Member of the Azad Kashmir Legislative Assembly
- Incumbent
- Assumed office 3 August 2021
- Preceded by: Chaudhary Shahzad Mehmood
- Constituency: LA-28 Muzaffarabad-II

Personal details
- Party: Pakistan People's Party

= Syed Bazil Ali Naqvi =

Pakistani politician

Syed Bazil Ali Naqvi (سید بازل علی نقوی) is a Pakistani politician who has been a member of the Azad Kashmir Legislative Assembly since August 2021.

==Political career==
He was elected to the Azad Kashmir Legislative Assembly from LA-28 Muzaffarabad-II as a candidate of Pakistan People's Party (PPP) in the 2021 Azad Kashmiri general election. He received 26,011 votes and defeated Chaudhry Shahzad Mahmood, a candidate of Pakistan Tehreek-e-Insaf (PTI).

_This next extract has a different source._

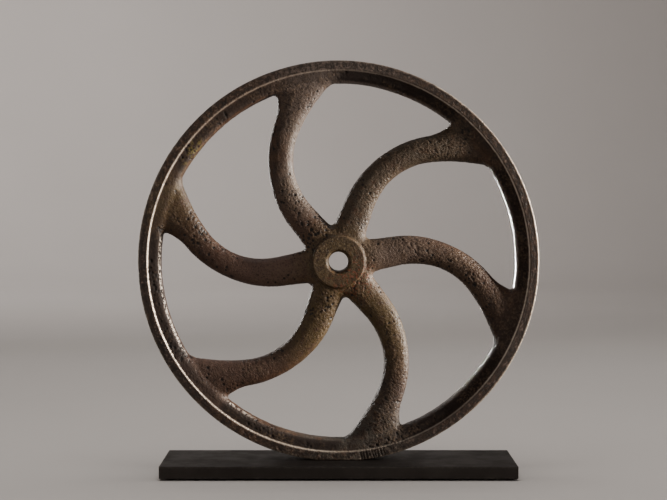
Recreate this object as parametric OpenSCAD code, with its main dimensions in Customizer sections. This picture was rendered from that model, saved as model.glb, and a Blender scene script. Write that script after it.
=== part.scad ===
/* [Rim] */
// Outside diameter of the wheel
wheel_d = 400; // [380:5:420]
// Width of the rim along the axle
rim_w = 26; // [24:1:32]
// Depth of the rim from its outside to the windows
rim_depth = 22; // [20:0.5:26]
// Width of the raised lip at the outer edge of each face
lip_w = 8.5; // [6:0.5:10]
// Height of the lip above the face beside it
lip_step = 1.6; // [0.8:0.1:2.4]
// Slope of the rim's face, falling from the lip towards the windows
face_slope = 11; // [4:1:14]
// Radius along the rim's inner edges
inner_round = 6; // [4:0.5:7]
// Depth of the flat filed on the rim where it seats on the plinth
seat_depth = 1; // [0.5:0.1:2]

/* [Hub] */
// Diameter of the shaft bore
bore_d = 20; // [16:0.5:24]
// Chamfer at each mouth of the bore
bore_chamfer = 2.5; // [1:0.5:3]
// Diameter of the hub's boss
boss_d = 52; // [46:1:56]
// Length of the hub along the axle
hub_l = 38; // [32:1:46]
// Diameter of the web that joins the spokes round the boss
web_d = 70; // [68:1:76]
// Thickness of the web
web_t = 20; // [16:1:24]

/* [Spokes] */
// Direction of the first spoke's root, counter-clockwise from the right
first_spoke = 70; // [0:5:120]
// Width of a spoke near the hub
root_w = 31; // [27:0.5:32]
// Width of a spoke at its narrowest
waist_w = 24.6; // [22:0.2:27]
// Width of a spoke near the rim
tip_w = 29; // [26:0.5:31]
// Thickness of a spoke along the axle
spoke_t = 18; // [15:0.5:19]
// Distance from the axle at which the spokes begin to bend
bend_start = 58; // [54:1:62]
// Radius of the bend along the middle of a spoke
bend_r = 89; // [84:1:94]
// Angle through which a spoke bends
bend_angle = 62; // [56:1:66]

/* [Plinth] */
// Length of the plinth
plinth_l = 352; // [300:2:420]
// Depth of the plinth from front to back
plinth_w = 100; // [90:2:120]
// Thickness of the plinth
plinth_t = 12; // [12:0.5:20]

/* [Fixings and feet] */
// Distance of each fixing screw from the middle of the plinth
screw_x = 14; // [12:0.5:17]
// Length of a fixing screw, head included
screw_l = 25; // [23:1:28]
// Diameter of a foot pad
pad_d = 20; // [12:1:24]
// Thickness of a foot pad
pad_t = 2; // [1:0.5:3]
// Distance from the plinth's edges to the middle of a pad
pad_inset = 18; // [14:1:24]

/* [Hidden] */

$fn = 96;
iron = "#3d322b";
iron_hub = "#4a3e2c";
black = "#161514";
steel = "#8c8f92";
cork = "#6b5138";

// Heights above the surface that the object stands on
plinth_top = pad_t + plinth_t;
wheel_r = wheel_d / 2;
axle_z = plinth_top + wheel_r - seat_depth;

// Rim section: radius across, distance from the wheel's middle plane up
rim_face = rim_w / 2;
window_r = wheel_r - rim_depth;
lip_r = wheel_r - lip_w;
edge_chamfer = 1;
round_middle_r = window_r + inner_round;
face_low = rim_face - lip_step;
shoulder = face_low - (lip_r - lip_step - round_middle_r) * tan(face_slope);

// M8 countersunk socket screws, in holes with this much room round them
screw_d = 8;
head_d = 15.8;
head_edge = 0.4;
head_h = (head_d - screw_d) / 2 + head_edge;
socket_af = 5;
socket_depth = 3;
thread_room = 0.05;
shank_room = 0.5;
thread_depth = 15;
head_sink = 0.2;

// Spoke sweep: rings of points along a straight, an arc and a straight
spoke_count = 6;
spoke_sides = 24;
spoke_rings = 34;
section_power = 2.4;
sweep_start = web_d / 2 - 8;
sweep_past_bend = 54;
straight_l = bend_start - sweep_start;
bend_l = bend_r * bend_angle * PI / 180;
sweep_l = straight_l + bend_l + sweep_past_bend;
waist_at = 0.52;
rim_cover = 4;

// How far the spoke's sides spread into the hub and, by the sweep's buried end, into the rim:
// lead is the side that meets the rim at a sharp angle, trail the other
hub_flare = 2;
hub_flare_reach = 22;
lead_flare = 33;
trail_flare = 9;

over = 1;

// ---- Spoke geometry, with the root along +X and the axle along Z ----

// Heading of the spoke's middle line at distance s along it
function heading(s) =
    s < straight_l ? 0
    : s < straight_l + bend_l ? -(s - straight_l) / bend_l * bend_angle
    : -bend_angle;

// Point of the spoke's middle line at distance s along it
function middle(s) =
    s < straight_l ? [sweep_start + s, 0]
    : s < straight_l + bend_l
        ? [bend_start - bend_r * sin(heading(s)), bend_r * (cos(heading(s)) - 1)]
    : middle(straight_l + bend_l - 0.0001)
        + (s - straight_l - bend_l) * [cos(bend_angle), -sin(bend_angle)];

// 1 at d = 0, falling smoothly to 0 at d = reach
function fade(d, reach) = d >= reach ? 0 : pow(1 - d / reach, 2);

// Half the spoke's width, without flares, at share u of its length
function half_width(u) =
    let (end_w = u < waist_at ? root_w : tip_w,
         away = u < waist_at ? (waist_at - u) / waist_at : (u - waist_at) / (1 - waist_at))
    (waist_w + (end_w - waist_w) * (1 - cos(180 * away)) / 2) / 2;

// Extra half width where a side runs into the hub and the rim
function flare(s, rim_flare) =
    hub_flare * fade(s, hub_flare_reach) + rim_flare * fade(sweep_l - s, sweep_past_bend);

// Keeps the spoke's buried end inside the rim
function inside_rim(p) = norm(p) > wheel_r - rim_cover ? p * (wheel_r - rim_cover) / norm(p) : p;

// One coordinate of a superellipse of unit half width
function rounded(c) = sign(c) * pow(abs(c), 2 / section_power);

// The ring of points round the spoke at distance s
function ring(s) =
    let (half = half_width(s / sweep_l), side = [-sin(heading(s)), cos(heading(s))])
    [for (i = [0:spoke_sides - 1])
        let (a = 360 * i / spoke_sides,
             across = rounded(cos(a)),
             spread = flare(s, across > 0 ? lead_flare : trail_flare),
             p = inside_rim(middle(s) + side * across * (half + spread)))
        [p.x, p.y, rounded(sin(a)) * spoke_t / 2]];

module spoke_sweep() {
    n = spoke_sides;
    points = [for (k = [0:spoke_rings]) each ring(sweep_l * k / spoke_rings)];
    sides = [for (k = [0:spoke_rings - 1], i = [0:n - 1])
        [k * n + i, (k + 1) * n + i, (k + 1) * n + (i + 1) % n, k * n + (i + 1) % n]];
    first_cap = [for (i = [0:n - 1]) i];
    last_cap = [for (i = [n - 1:-1:0]) spoke_rings * n + i];
    polyhedron(points, concat(sides, [first_cap, last_cap]));
}

// ---- Wheel parts, with the axle along Z and the front face up ----

// A section's outline from its upper half, which the lower half mirrors
function both_halves(upper) =
    concat(upper, [for (i = [len(upper) - 1:-1:0]) [upper[i].x, -upper[i].y]]);

module rim_section() {
    flat_half = shoulder - inner_round;
    rounding = [for (a = [180:-15:90])
        [round_middle_r + inner_round * cos(a), flat_half + inner_round * sin(a)]];
    face = [
        [lip_r - lip_step, face_low],
        [lip_r, rim_face],
        [wheel_r - edge_chamfer, rim_face],
        [wheel_r, rim_face - edge_chamfer]
    ];
    polygon(both_halves(concat(rounding, face)));
}

module rim_ring() {
    rotate_extrude($fn = 180) rim_section();
}

// Stands the wheel up on the plinth, front face towards -Y
module upright() {
    translate([0, 0, axle_z]) rotate([90, 0, 0]) children();
}

// ---- Sub-parts ----

module rim() {
    color(iron) difference() {
        upright() rim_ring();
        translate([-wheel_r, -rim_w, plinth_top - wheel_r])
            cube([wheel_d, 2 * rim_w, wheel_r]);
        for (x = [-screw_x, screw_x])
            translate([x, 0, plinth_top - over])
                cylinder(h = thread_depth + over, d = screw_d + 2 * thread_room);
    }
}

module hub() {
    half_l = hub_l / 2;
    boss_r = boss_d / 2;
    boss_edge = 2;
    section = [
        [bore_d / 2, half_l - bore_chamfer],
        [bore_d / 2 + bore_chamfer, half_l],
        [boss_r - boss_edge, half_l],
        [boss_r, half_l - boss_edge],
        [boss_r, web_t / 2],
        [web_d / 2, web_t / 2]
    ];
    color(iron_hub) upright() rotate_extrude() polygon(both_halves(section));
}

module spoke(number) {
    color(iron) upright() difference() {
        rotate(first_spoke + (number - 1) * 360 / spoke_count) spoke_sweep();
        cylinder(h = web_t + 2 * over, d = web_d, center = true);
        rim_ring();
    }
}

module plinth() {
    color(black) difference() {
        translate([-plinth_l / 2, -plinth_w / 2, pad_t]) cube([plinth_l, plinth_w, plinth_t]);
        for (x = [-screw_x, screw_x]) translate([x, 0, pad_t]) {
            translate([0, 0, -over])
                cylinder(h = plinth_t + 2 * over, d = screw_d + 2 * shank_room);
            countersink(head_d + 2 * shank_room);
        }
    }
}

// The cone that a screw's head sits in, with its mouth at z = 0
module countersink(mouth_d) {
    translate([0, 0, -over]) cylinder(h = over + head_edge + head_sink, d = mouth_d);
    translate([0, 0, head_edge + head_sink])
        cylinder(h = mouth_d / 2, d1 = mouth_d, d2 = 0);
}

module fixing_screw(x) {
    color(steel) translate([x, 0, pad_t + head_sink]) difference() {
        union() {
            cylinder(h = head_edge, d = head_d);
            translate([0, 0, head_edge])
                cylinder(h = head_h - head_edge, d1 = head_d, d2 = screw_d);
            cylinder(h = screw_l, d = screw_d);
        }
        translate([0, 0, -over])
            cylinder(h = socket_depth + over, d = socket_af / cos(30), $fn = 6);
    }
}

module foot_pad(side, end) {
    color(cork)
        translate([end * (plinth_l / 2 - pad_inset), side * (plinth_w / 2 - pad_inset), 0])
            cylinder(h = pad_t, d = pad_d);
}

rim();
hub();
spoke(1);  // spoke_1
spoke(2);  // spoke_2
spoke(3);  // spoke_3
spoke(4);  // spoke_4
spoke(5);  // spoke_5
spoke(6);  // spoke_6
plinth();
fixing_screw(-screw_x);  // fixing_screw_left
fixing_screw(screw_x);  // fixing_screw_right
foot_pad(-1, -1);  // foot_pad_front_left
foot_pad(-1, 1);  // foot_pad_front_right
foot_pad(1, -1);  // foot_pad_back_left
foot_pad(1, 1);  // foot_pad_back_right
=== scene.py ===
"""An old spoked iron wheel, standing on its rim on a slim black plinth."""

import math
from functools import partial

import bmesh
import bpy
import numpy as np
import openvdb
from mathutils import Matrix, Vector, kdtree, noise


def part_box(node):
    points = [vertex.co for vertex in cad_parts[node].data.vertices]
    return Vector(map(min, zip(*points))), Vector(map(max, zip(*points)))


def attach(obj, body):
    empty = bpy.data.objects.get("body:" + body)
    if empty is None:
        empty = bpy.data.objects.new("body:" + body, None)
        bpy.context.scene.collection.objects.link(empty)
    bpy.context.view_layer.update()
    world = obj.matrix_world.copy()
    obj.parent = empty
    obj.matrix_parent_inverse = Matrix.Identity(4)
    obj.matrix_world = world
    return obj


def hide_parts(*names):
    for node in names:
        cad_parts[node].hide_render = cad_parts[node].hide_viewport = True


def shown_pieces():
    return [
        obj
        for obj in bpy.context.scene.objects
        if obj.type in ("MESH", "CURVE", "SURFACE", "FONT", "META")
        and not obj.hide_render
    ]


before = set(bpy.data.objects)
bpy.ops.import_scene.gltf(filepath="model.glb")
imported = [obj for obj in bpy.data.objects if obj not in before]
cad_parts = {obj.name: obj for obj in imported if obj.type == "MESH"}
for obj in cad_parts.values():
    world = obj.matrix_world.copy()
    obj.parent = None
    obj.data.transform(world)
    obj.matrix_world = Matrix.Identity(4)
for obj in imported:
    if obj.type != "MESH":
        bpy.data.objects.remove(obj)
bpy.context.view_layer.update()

MM = 0.001

# ---- Driving dimensions in millimetres: places from the CAD nodes, shapes close to the CAD's ----

RIM_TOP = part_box("rim")[1] / MM
HUB_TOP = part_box("hub")[1] / MM
PLINTH_LOW, PLINTH_HIGH = [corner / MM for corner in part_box("plinth")]
WHEEL_R = RIM_TOP.x
RIM_HALF = RIM_TOP.y
AXLE_Z = RIM_TOP.z - WHEEL_R
SEAT_DROP = AXLE_Z - PLINTH_HIGH.z

# Rim
WINDOW_R = WHEEL_R - 22
LIP_R = WHEEL_R - 8.5
LIP_STEP = 1.9
FACE_SLOPE = math.radians(11)
INNER_ROUND = 6
RIM_EDGE = 1.2

# Hub, and the web that joins the spokes round it and thins out into them
HUB_HALF = HUB_TOP.y
BOSS_R = 26
BOSS_EDGE = 1.0
BOSS_FILLET = 2.5
BORE_R = 10
BORE_CHAMFER = 2.5
WEB_R = 34.5
WEB_HALF = 10
WEB_END = 50
WEB_FADE = 16

# Spokes: a straight, an arc and a straight, with flared ends that run into the hub and the rim
SPOKES = 6
FIRST_SPOKE = 70
SPOKE_HALF = 9
ROOT_W = 31
WAIST_W = 24.6
TIP_W = 29
WAIST_AT = 0.52
SWEEP_START = 27
BEND_START = 58
BEND_R = 89
BEND_ANGLE = math.radians(62)
PAST_BEND = 54
SECTION_POWER = 2.4
STRAIGHT_L = BEND_START - SWEEP_START
SWEEP_L = STRAIGHT_L + BEND_R * BEND_ANGLE + PAST_BEND
HUB_FLARE = 2
HUB_FLARE_REACH = 22
LEAD_FLARE = 33
TRAIL_FLARE = 9
SPOKE_FILLET = 4.5
RIM_FILLET = 5
BURIED_START = BOSS_R / 3
BURIED_END = WHEEL_R - 12

# M8 screws and their holes
SCREW_X = 14
SCREW_HOLE_R = 4.05
SCREW_HOLE_DEPTH = 15
SHANK_R = 4
SHANK_HOLE_R = 4.5
HOLE_BEVEL = 0.3
HEAD_R = 7.9
HEAD_EDGE = 0.4
HEAD_BEVEL = 0.15
HEAD_SINK = 0.2
MOUTH_R = 8.4
SOCKET_AF = 5
SOCKET_DEPTH = 3
SOCKET_CHAMFER = 0.2
DRILL_POINT = 1
DRILL_TIP_R = 0.2
PITCH = 1.25
THREAD_DEPTH = 0.68
THREAD_STEPS = 8
TIP_TAPER = 1.2

# Plinth and pads
EASE = 0.6
EASE_STEPS = 3
EDGE_REACH = 2.5
CORNER_R = 1
CORNER_STEPS = 4
ROUND_STEPS = 48
PAD_INSET = 0.1
PAD_FUZZ = 0.09
PAD_TURNS = [math.radians(15 * step) for step in range(13)]
# How far a pad's edge curves in, as a share of its radius
PAD_ROUND = 0.06

# Meshing of the casting: size of a cell, how far the field reaches, and how points are snapped to it
CELL = 0.8
FIELD_REACH = 3 * CELL
SNAP_STEP = 0.02
SNAP_PASSES = 2
LEAST_STEEPNESS = 0.3


# ---- The casting's shape, as a field that is negative inside the metal ----


def smooth_step(value, low, high):
    """0 up to low and 1 from high, with a smooth rise between."""
    share = np.clip((value - low) / (high - low), 0, 1)
    return share * share * (3 - 2 * share)


def fade(gap, reach):
    """1 at gap = 0, falling smoothly to 0 at gap = reach."""
    return np.clip(1 - gap / reach, 0, 1) ** 2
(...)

On 25 June 2023, he was sworn into the cabinet of Prime Minister Chaudhry Anwarul Haq, and was made the Minister for Social Welfare and Women Development.

On 19 November 2025, he was sworn into the cabinet of Prime Minister Faisal Mumtaz Rathore, and wad made the Minister for Health and Population Welfare.

He was re-elected to the Assembly from LA-28 Muzaffarabad-II as a candidate of PPP in the 2026 Azad Kashmiri general election. He received 27,731 votes, while the runner-up, Chaudhry Shahzad Mahmood of the Pakistan Muslim League (N), received 26,518 votes.